"Hai mai seguito il volo di un falco o di un gabbiano
Traiettorie ardite nel vento contro un cielo lontano?
Io sono così, ho voglia di volare
Quando dico che ti avrò
Ti avrò"

Sono le parole con cui si apre una canzone, e forse una nuova era di uno dei più grandi (e forse un po' sottovalutati) autori italiani. Il romanticismo a tinte drammatiche delle musiche che fanno da contorno a queste parole, e la metafora che simbolicamente viene introdotta come emblema dei contrasti che attraversano la vita (falco/gabbiano, ragione/istinto, maschile/femminile, potenza/dolcezza...) nella sintesi della suggestione visiva stabilisce il tema portante attorno al quale si svolge l'intero lavoro. Sotto il profilo strettamente musicale, infatti, la novità maggiore è un arrangiamento a sua volta giocato sui contrasti trasposti sul piano delle sonorità: la melodia e lo stile narrativo richiamano in modo immediato alla "chansonnerìe" francese (e belga: Jacques Brel non si sentirà offeso) in cui siamo abituati a riconoscere E. Ruggeri, ma gli arrangiamenti elettronici, gelidi, le partiture ritmiche (anch'esse stranianti nel loro automatismo elettronico) che scandiscono in modo lento e drammatico i passaggi della canzone, sottolineandone appunto gli aspetti interiori più controversi, conferiscono ad essa delle coloriture di sfondo che mi permettono di ascriverne la fisionomia al concetto di "rock esistenziale". Lo stesso termine che si può impiegare per Joy Division e Nick Cave.

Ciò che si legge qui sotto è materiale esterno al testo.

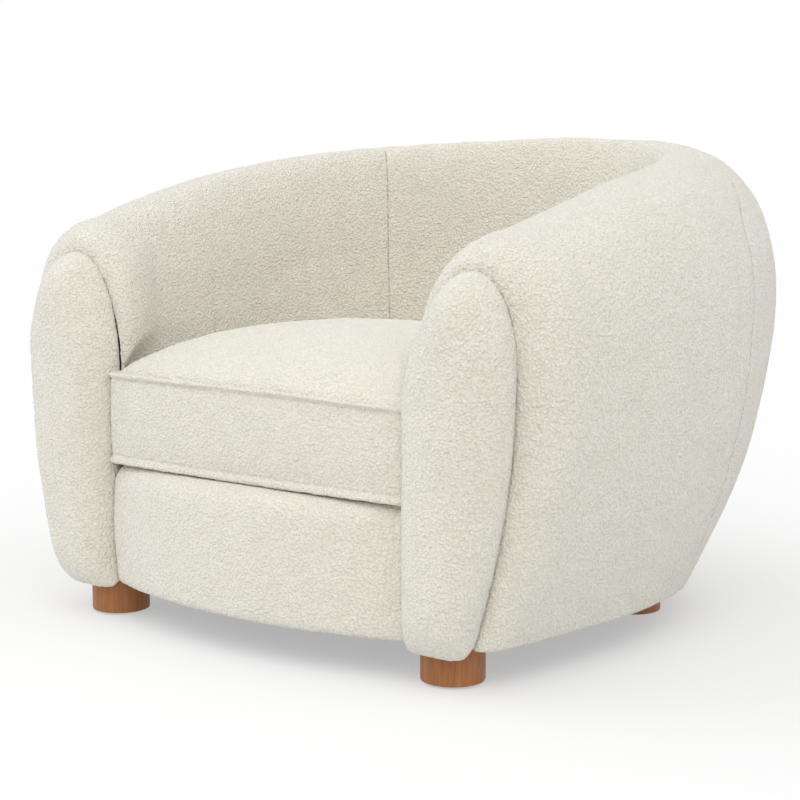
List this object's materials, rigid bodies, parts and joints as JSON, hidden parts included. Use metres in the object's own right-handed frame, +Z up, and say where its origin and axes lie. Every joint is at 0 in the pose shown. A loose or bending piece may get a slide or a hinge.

In altri termini il passato non passa: la presenza spettrale dei Decibel affiora inaspettatamente in quello che è (a mio avviso) uno dei gioielli (se non il miglior brano) di questa nuova collezione. Che si gioca peraltro sul filo dell'alternanza tra amare riflessioni sulla vita (soprattutto nei risvolti affettivi: "Oggi Ritorno"), ironica riproposizione del gioco tra i piani temporali del passato nostalgico (ciò che fa stilisticamente "assomigliare" di più Enrico Ruggeri ai Cantautori Francesi: "Cielo Nero"), e del passato quasi "imbarazzante" come in "Punk (prima di te)": un passato dal quale si prendono appunto le distanze, e rispetto al quale Ruggeri definisce in modo antitetico la propria identità stilistica, ma che può altresì rappresentare una sorta di fiume carsico che a tratti riemerge in superfice. "Ti Avrò", infatti richiama in modo perfetto, attualizzato alle più aggiornate sonorità, a quanto precorso dal Punk d'Avanguardia realizzato nel passato remoto della band di origine. E come nei migliori re-incontri con un altro (e più oscuro) versante del se, il risultato è entusiasmante.
"Lo Sguardo Come il Mio", una sorta di riconciliazione con la vita che ripara la contraddizione drammatica tra le due "personalità" o "voci narranti" simboleggiate dalle immagini in copertina sembra la conclusione più distesa e (momentaneamente) rassicurante.

Un disco duro, teso, dominato da un'umore cupo e da una risposta a una malinconia che affiora nonostante si tenti di affrancarsene, risposta che suona sferzante come l'urlo del vento che spazza la spiaggia deserta ritratta nello scenario invernale. L'inverno dell'anima? Probabilmente la stagione dominante, per ora, quando piove tra le righe del passato ritratto in questa pagina interiore triste e riflessiva, ma non per sempre: il profilo altissimo dell'ispirazione di Enrico Ruggeri ci ha (negli anni) abituati a una vista più "dall'alto" della meteorologia interna delle emozioni. Che, come è noto a chi questi "voli arditi" ha la capacità di compiere, è sempre, per sua stessa natura, mutevole.